Vu l’importance des combustibles fossiles pour le fonctionnement de nos sociétés, l’indépendance énergétique aurait toujours dû figurer en tête de nos priorités. Des décennies relativement paisibles (ou, pour être plus précis, de conflits lointains) nous ont donné une illusion de sécurité. Les pays occidentaux viennent de subir le pire des réveils.

La guerre en Ukraine nous oblige à réévaluer complètement notre stratégie énergétique à long terme. Nous nous rendons compte qu’il n’y a pas de vraie liberté sans énergie. Certes, le besoin d’indépendance et de sécurité énergétiques a toujours existé, mais il pourrait atteindre son point le plus critique au cours de ce conflit.

Dorénavant, nous pensons que les gouvernements, lorsqu’ils examineront leur stratégie énergétique, auront deux objectifs prioritaires : (1) atteindre l’indépendance énergétique le plus rapidement possible et (2) réduire les émissions pour lutter contre le changement climatique.

La bonne nouvelle est qu’il existe une solution commune à ces deux objectifs : davantage d’énergies renouvelables.

La transition énergétique accélérée est la seule issue possible

Il n’a fallu que quelques jours pour que les États-Unis et l’UE annoncent des mesures visant à isoler la Russie en imposant des sanctions économiques. Il est intéressant de noter qu’en Europe, ces mesures à court terme ont été associées à un plan à long terme, appelé « REPowerEU », dont l’objectif est de rendre l’Europe indépendante des combustibles fossiles russes bien avant 2030.

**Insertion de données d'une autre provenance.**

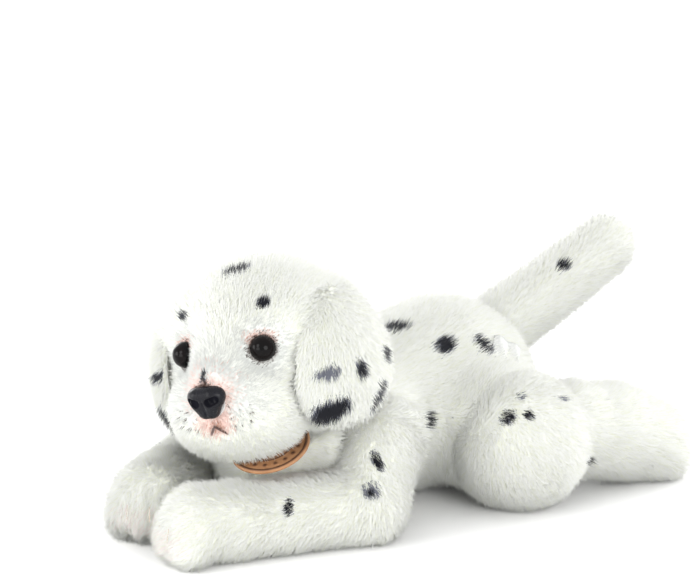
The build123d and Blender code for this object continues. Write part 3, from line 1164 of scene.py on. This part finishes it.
EYE_BALL = 7.8 * MM         # radius of the glossy dome
EYE_SUNK = -2.6 * MM        # the dome's middle, below the cloth
EYE_BASE = EYE_SUNK - 3 * MM
dome_profile = [(0, EYE_BASE), (EYE_BALL * 0.6, EYE_BASE), (EYE_BALL * 0.93, EYE_BASE + 0.5 * MM)]
for angle in np.radians(range(-12, 90, 3)):
    dome_profile.append((EYE_BALL * math.cos(angle), EYE_SUNK + EYE_BALL * math.sin(angle)))
dome_profile.append((0, EYE_SUNK + EYE_BALL))
for side, name in side_name.items():
    place, outward = eye_front(side)
    dome, local = turned(f"eye_dome_{name}", place, basis(outward, head_up), dome_profile)
    set_layer(dome, "radial", np.linalg.norm(local[:, :2], axis=1) / EYE_BALL)
    finish_piece(dome, "head", eye_gloss.material, f"eye_{name}")

# the nose: two full wings over a narrow lower lip, with nostrils and a groove under them
nose_axes = np.stack([head_left, head_up, -head_back], axis=1)


def on_nose(x, z, out):
    return nose_seat + nose_axes @ in_mm(x, z, out)


class NoseShape(Shape):
    """A solid with softly rounded hollows cut into it."""

    def __init__(self, cones, blend, hollows):
        super().__init__(cones, blend)
        self.hollows = hollows

    def distance(self, points):
        field = super().distance(points)
        for hollow in self.hollows:
            field = -melt(-field, hollow.distance(points), 1.2 * MM)
        return field


nostrils = [
    Cone(on_nose(side * 4.6, -0.6, 6.5), 2.3 * MM, on_nose(side * 8.4, 0.8, 4.8), 2.0 * MM)
    for side in (1, -1)
]
groove = Cone(on_nose(0, -1.0, 7.4), 0.9 * MM, on_nose(0, -10, 4.8), 1.2 * MM)
nose_shape = NoseShape([
    Cone(on_nose(-6.6, 2.6, 0), 5.9 * MM, on_nose(6.6, 2.6, 0), 5.9 * MM),
    Cone(on_nose(-4, 3.4, 2.2), 5.2 * MM, on_nose(4, 3.4, 2.2), 5.2 * MM),
    Cone(on_nose(-4, -1, 0.5), 6.2 * MM, on_nose(-2.2, -5.8, -0.4), 5.0 * MM),
    Cone(on_nose(4, -1, 0.5), 6.2 * MM, on_nose(2.2, -5.8, -0.4), 5.0 * MM),
], 2.0 * MM, [*nostrils, groove])
nose_button = rough_union("nose_button", nose_shape.cones, 0.6 * MM)
fit_to(nose_button, nose_shape.distance, 3)
smooth(nose_button)
points = mesh_points(nose_button.data)
# how near each point lies to the nostrils and the groove, where the nose's gloss is taken out as painted
# shade
nearest = np.min([np.abs(hollow.distance(points)) for hollow in nose_shape.hollows], axis=0)
set_layer(nose_button, "hollow", np.clip(1 - nearest / (0.7 * MM), 0, 1))
finish_piece(nose_button, "head", nose_gloss.material, "nose")


def tube(name, path, radius, sides=8):
    """A round thread along a path of row-frame points, with closed ends."""
    path = np.asarray(path, float)
    last = len(path) - 1
    points = []
    for k, centre in enumerate(path):
        axes = basis(path[min(k + 1, last)] - path[max(k - 1, 0)], [0.31, 0.2, 0.93])
        taper = radius * (0.55 if k in (0, last) else 1)
        for angle in 2 * math.pi * np.arange(sides) / sides:
            points.append(centre + axes @ np.array([math.cos(angle) * taper, math.sin(angle) * taper, 0]))
    faces = [tuple(range(sides))[::-1], tuple(range(last * sides, len(path) * sides))]
    for low in range(0, last * sides, sides):
        for k in range(sides):
            n = (k + 1) % sides
            faces.append((low + k, low + n, low + sides + n, low + sides + k))
    return smooth(new_object(name, mesh_from(name, points, faces)))


def over_cloth(body, start, direction, lift):
    """March from a place towards a body until a little above its backing cloth."""
    place = np.array(start, float)
    direction = unit(direction)
    for _ in range(60):
        gap = shapes[body].distance(place[None])[0] - lift
        if abs(gap) < 0.02 * MM:
            break
        place = place + direction * gap
    return place


half_mouth = [(7.6, -39.8), (5.8, -38.4), (3.8, -36.6), (1.8, -34.6)]
other_half = [(-across, height) for across, height in half_mouth[::-1]]
mouth_path = []
for across, height in [*half_mouth, (0, -33.0), *other_half]:
    proud = (2.2 - 0.42 * abs(across)) * MM
    mouth_path.append(over_cloth("head", on_head(across, -95, height), head_back, proud))
mouth_stitch = tube("mouth_thread_stitch", mouth_path, 0.8 * MM)
finish_piece(mouth_stitch, "head", mouth_thread, "mouth_stitch")

STITCH_FLOOR = 2 * MM       # the lowest that a toe thread runs
for name, (centre, ahead) in paws.items():
    across = unit(np.cross(ahead, [0, 0, 1]))
    stitches = []
    for turn in np.radians(TOE_ANGLES):
        outward = ahead * math.cos(turn) + across * math.sin(turn)
        path = []
        for lean in np.radians(range(-22, 6, 4)):
            aim = outward * math.cos(lean) + np.array([0, 0, math.sin(lean)])
            path.append(over_cloth(name, centre + aim * 60 * MM, -aim, 1.2 * MM))
        path = [(x, y, max(z, STITCH_FLOOR)) for x, y, z in path]
        stitches.append(tube(f"toe_stitch_{name}", path, 0.4 * MM))
    both, other = stitches
    bm = bmesh.new()
    bm.from_mesh(both.data)
    bm.from_mesh(other.data)
    bm.to_mesh(both.data)
    bm.free()
    bpy.data.objects.remove(other)
    finish_piece(smooth(both), name, toe_thread, f"toe_threads_{name.replace('_leg', '')}")

TAG_DOTS = 18
TAG_DOT_RING = 18.2         # millimetres from the tag's middle


def tag_face(x, y):
    """Raised, darker parts of the tag, from 0 to 1: two rings, a ring of dots and a plain paw mark."""
    radius = np.hypot(x, y)
    raised = [np.exp(-((radius - middle) / width) ** 4) for middle, width in ((22.3, 0.8), (14.2, 0.55))]
    for angle in 2 * math.pi * (np.arange(TAG_DOTS) + 0.5) / TAG_DOTS:
        dot = np.hypot(x - TAG_DOT_RING * math.cos(angle), y - TAG_DOT_RING * math.sin(angle))
        raised.append(np.exp(-(dot / 1.35) ** 4))
    toe_pads = [(side * away, up, 1.9, 2.5) for side in (-1, 1) for away, up in ((6.6, 1.6), (2.5, 5.2))]
    for place_x, place_y, half_x, half_y in [(0, -3.0, 5.0, 4.0), *toe_pads]:
        raised.append(np.exp(-np.hypot((x - place_x) / half_x, (y - place_y) / half_y) ** 6))
    return np.max(raised, axis=0)


TAG_HALF = 1 * MM           # half the tag's thickness
TAG_EDGE = 0.6 * MM         # width of its rounded edge
TAG_EMBOSS = 0.5 * MM
tag_axes = basis(tag_normal, tag_pin - tag_centre)
tag_profile = [(0, -TAG_HALF), (TAG_RADIUS - TAG_EDGE, -TAG_HALF), (TAG_RADIUS, -TAG_HALF / 2)]
tag_profile.append((TAG_RADIUS, TAG_HALF / 2))
tag_profile += [(TAG_RADIUS - TAG_EDGE - k * 0.38 * MM, TAG_HALF) for k in range(61)]
tag_profile.append((0, TAG_HALF))
tag_piece, local = turned("round_tag_disc", tag_centre, tag_axes, tag_profile, 160)
raised = np.where(local[:, 2] > TAG_HALF * 0.9, tag_face(local[:, 0] / MM, local[:, 1] / MM), 0)
local[:, 2] += raised * TAG_EMBOSS
set_points(tag_piece.data, tag_centre + local @ tag_axes.T)
set_layer(tag_piece, "raised", np.clip(raised * 1.2, 0, 1))
finish_piece(tag_piece, "tag", leather.material, "round_tag")

# the care label: a satin strip folded in two, its cut ends sewn into the seam beside the tail
LABEL_WIDTH = 16 * MM
LABEL_LENGTH = 19 * MM
LABEL_LAYER = 0.45 * MM     # half the space between the strip's two layers
LABEL_THICKNESS = 0.16 * MM
LABEL_STEPS = 22
LABEL_COLUMNS = 9
LABEL_OUT = unit([0.80, 0.20, 0.56])
LABEL_LEAN = unit([0.30, 0.72, -0.62])
label_root = over_cloth("torso", in_mm(43, 56, 89) + LABEL_OUT * 30 * MM, -LABEL_OUT, 1.5 * MM)


def label_strip():
    """The strip runs out from the seam, bends over at the fold and comes back under itself."""
    across = unit(np.cross(LABEL_OUT, LABEL_LEAN))
    t = np.linspace(0, 1, LABEL_STEPS + 1)[:, None]
    bend = 1 - np.exp(-t * 5.0)
    profile = LABEL_LENGTH * t * (LABEL_OUT * (1 - bend * 0.75) + LABEL_LEAN * bend * 0.9)
    lift = row_unit(np.cross(across, np.gradient(profile, axis=0)))
    loop = np.concatenate([profile + lift * LABEL_LAYER, (profile - lift * LABEL_LAYER)[::-1]])
    points = []
    for row, place in enumerate(loop):
        step = min(row, len(loop) - 1 - row)
        for u in np.linspace(-0.5, 0.5, LABEL_COLUMNS):
            crumple = 0.8 * MM * math.sin(step * 0.55 + u * 4.0) * min(step / 4, 1)
            points.append(label_root + place + across * u * LABEL_WIDTH + lift[step] * crumple)
    corners = [
        row * LABEL_COLUMNS + column for row in range(len(loop) - 1) for column in range(LABEL_COLUMNS - 1)
    ]
    return points, [(a, a + 1, a + LABEL_COLUMNS + 1, a + LABEL_COLUMNS) for a in corners]


label = new_object("care_label_strip", mesh_from("care_label_strip", *label_strip()))
solidify = label.modifiers.new("cloth", "SOLIDIFY")
solidify.thickness = LABEL_THICKNESS
smooth(applied(label))
finish_piece(label, "torso", satin.material, "care_label")

for node, carried in frame["nodes"].items():
    if "washer" in node or node == "tag_pin":
        carried.data.materials.clear()
        carried.data.materials.append(plastic.material)


# ---------------------------------------------------------------- camera, floor and light

CAMERA_AZIMUTH = math.radians(50)
CAMERA_ELEVATION = math.radians(17)
CAMERA_DISTANCE = 8.0
CAMERA_LENS = 691.2         # millimetres, over a 36 mm sensor
back = np.array([
    math.sin(CAMERA_AZIMUTH) * math.cos(CAMERA_ELEVATION),
    -math.cos(CAMERA_AZIMUTH) * math.cos(CAMERA_ELEVATION),
    math.sin(CAMERA_ELEVATION),
])
right = np.array([math.cos(CAMERA_AZIMUTH), math.sin(CAMERA_AZIMUTH), 0])
up = np.cross(back, right)
target = right * -0.0140 + up * 0.1177
place = target + back * CAMERA_DISTANCE
camera_data = bpy.data.cameras.new("camera")
camera_data.sensor_width = 36
camera_data.lens = CAMERA_LENS
camera = new_object("camera", camera_data)
camera.matrix_world = Matrix([*zip(right, up, back, place), (0, 0, 0, 1)])
scene.camera = camera

corners = [(-6, -6, 0), (6, -6, 0), (6, 6, 0), (-6, 6, 0)]
floor = new_object("floor", mesh_from("floor", corners, [(0, 1, 2, 3)]))
floor.data.materials.append(principled("floor_white", (0.98, 0.98, 0.98), 0.9, Specular_IOR_Level=0.1))

world = bpy.data.worlds.new("studio")
world.use_nodes = True
background = world.node_tree.nodes["Background"]
background.inputs["Color"].default_value = (1, 1, 1, 1)
background.inputs["Strength"].default_value = 1.0
scene.world = world
scene.view_settings.view_transform = "Standard"


def area_light(name, place, aim, size, power):
    data = bpy.data.lights.new(name, "AREA")
    data.shape = "DISK"
    data.size = size
    data.energy = power
    light = new_object(name, data)
    light.location = place
    direction = Vector(aim) - Vector(place)
    light.rotation_euler = direction.to_track_quat("-Z", "Y").to_euler()


area_light("key", (0.0, -1.9, 1.2), (0, 0, 0.06), 0.9, 9)
area_light("low_front", (0.3, -2.2, 0.3), (0, -0.1, 0.03), 1.2, 12)
area_light("low_side", (-1.3, -1.9, 0.3), (0, -0.1, 0.03), 1.2, 14)
area_light("fill", (1.8, -0.5, 0.7), (0, 0, 0.06), 1.2, 16)
area_light("back", (0.2, 2.1, 0.7), (0, 0, 0.06), 1.2, 19)
area_light("far_side", (-2.0, 0.5, 0.6), (0, 0, 0.06), 1.2, 19)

La présidente de la Commission, Ursula von der Leyen, a déclaré : « Plus vite nous passerons aux énergies renouvelables et à l’hydrogène, combinés à une plus grande efficacité énergétique, plus vite nous serons réellement indépendants et maîtriserons notre système énergétique. »

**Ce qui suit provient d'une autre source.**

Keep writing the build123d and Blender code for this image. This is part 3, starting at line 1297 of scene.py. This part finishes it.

Pour faire baisser la demande de gaz en Europe, le plan prévoit un déploiement accéléré des capacités de production d’énergie éolienne et solaire, d’hydrogène renouvelable et de biométhane, ainsi que des mesures d’efficacité énergétique (notamment l’installation de pompes à chaleur).

En plus de cette initiative de l’UE, nous sommes convaincus que de nombreux pays vont annoncer rapidement des objectifs plus ambitieux. L’Allemagne, fortement dépendante du gaz russe, a l’objectif de tirer 100 % de son énergie de sources renouvelables d’ici 2035.

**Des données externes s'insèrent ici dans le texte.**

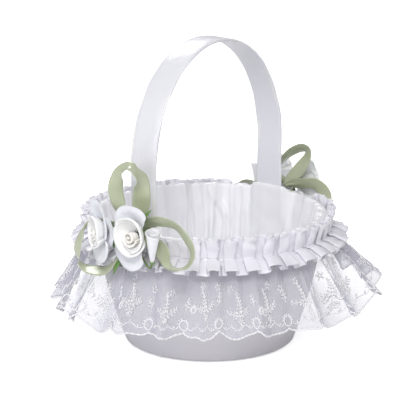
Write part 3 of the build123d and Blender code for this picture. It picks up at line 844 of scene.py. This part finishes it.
class Embroidery(Shape):
    """Raised stitching that lies on the lace, given in millimetres of flat cloth."""

    def pad(self, x, s, length, width, angle, thick=0.7):
        """One satin-stitched leaf or dot."""
        a = np.linspace(0, TAU, 8, endpoint=False)
        px, py = length / 2 * np.cos(a), width / 2 * np.sin(a) * (1 - 0.25 * np.cos(a))
        c, q = math.cos(angle), math.sin(angle)
        u = np.concatenate([x + px * c - py * q, [x, x]]) / CLOTH
        ss = np.concatenate([s + px * q + py * c, [s, s]])
        lift = np.array([0.1] * 8 + [thick, -0.25])[:, None]
        faces = [(i, (i + 1) % 8, 8) for i in range(8)] + [((i + 1) % 8, i, 9) for i in range(8)]
        self.add(lace(u, ss) + lift * lace_normal(u, ss), faces)

    def line(self, x, s, radius=0.4, closed=False):
        u = np.asarray(x, float) / CLOTH
        normal = lace_normal(u, s)
        self.tube(lace(u, s) + 0.12 * normal, radius, 5, closed, up=normal)

    def fern(self, x, s, height, lean, pairs):
        """A stem with leaves in pairs that get smaller to the tip."""
        t = np.linspace(0, 1, 10)
        sx = x + height * (math.sin(lean) * t + 0.12 * np.sin(math.pi * t))
        sy = s - height * math.cos(lean) * t
        self.line(sx, sy, 0.36)
        for k in range(pairs):
            f = (k + 0.7) / pairs
            size = 4.8 * (1 - 0.45 * f)
            cx, cy = np.interp(f, t, sx), np.interp(f, t, sy)
            for hand in (-1, 1):
                angle = -math.pi / 2 + lean + hand * 0.95
                self.pad(cx + 0.58 * size * math.cos(angle), cy + 0.58 * size * math.sin(angle),
                         size, 0.36 * size, angle)
        self.pad(sx[-1], sy[-1] - 1.2, 3.0, 1.3, -math.pi / 2 + lean, 0.45)

    def blossom(self, x, s, radius=2.3):
        for k in range(5):
            a = TAU * k / 5 + 0.3 * x
            self.pad(x + radius * math.cos(a), s + radius * math.sin(a), 1.5 * radius,
                     0.75 * radius, a, 0.6)

    def eyelet(self, x, s, radius):
        """A little ring with picots round its upper side."""
        a = np.linspace(0, TAU, 22, endpoint=False)
        self.line(x + radius * np.cos(a), s + radius * np.sin(a), 0.52, True)
        for k in range(7):
            b = -math.pi * (0.02 + 0.96 * k / 6)
            self.pad(x + (radius + 1.1) * math.cos(b), s + (radius + 1.1) * math.sin(b),
                     2.4, 1.1, b)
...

Prendre conscience que l’énergie propre ne concerne pas uniquement le changement climatique

En 1962, à l’issue de la crise des missiles cubains, le président Kennedy a déclaré:

« Le coût de la liberté est toujours élevé, mais les gens l’ont toujours payé. Et il y a une voie que nous ne choisirons jamais, c’est celle de la reddition ou de la soumission. »

Nous sommes dans un autre siècle mais certaines choses ne changent pas : la sécurité, la paix et l’indépendance ne doivent jamais être considérées comme acquises.

L’énergie propre ne concerne pas « seulement » la décarbonisation de l’économie (même si c’est déjà une raison suffisante pour l’adopter). Elle est stratégique. Elle est cruciale pour notre prospérité et notre liberté. Et même si les perspectives du secteur sont plus brillantes que jamais, il est désolant qu’il ait fallu des événements aussi dramatiques que ceux dont nous sommes témoins aujourd’hui pour que de nombreux dirigeants en prennent conscience.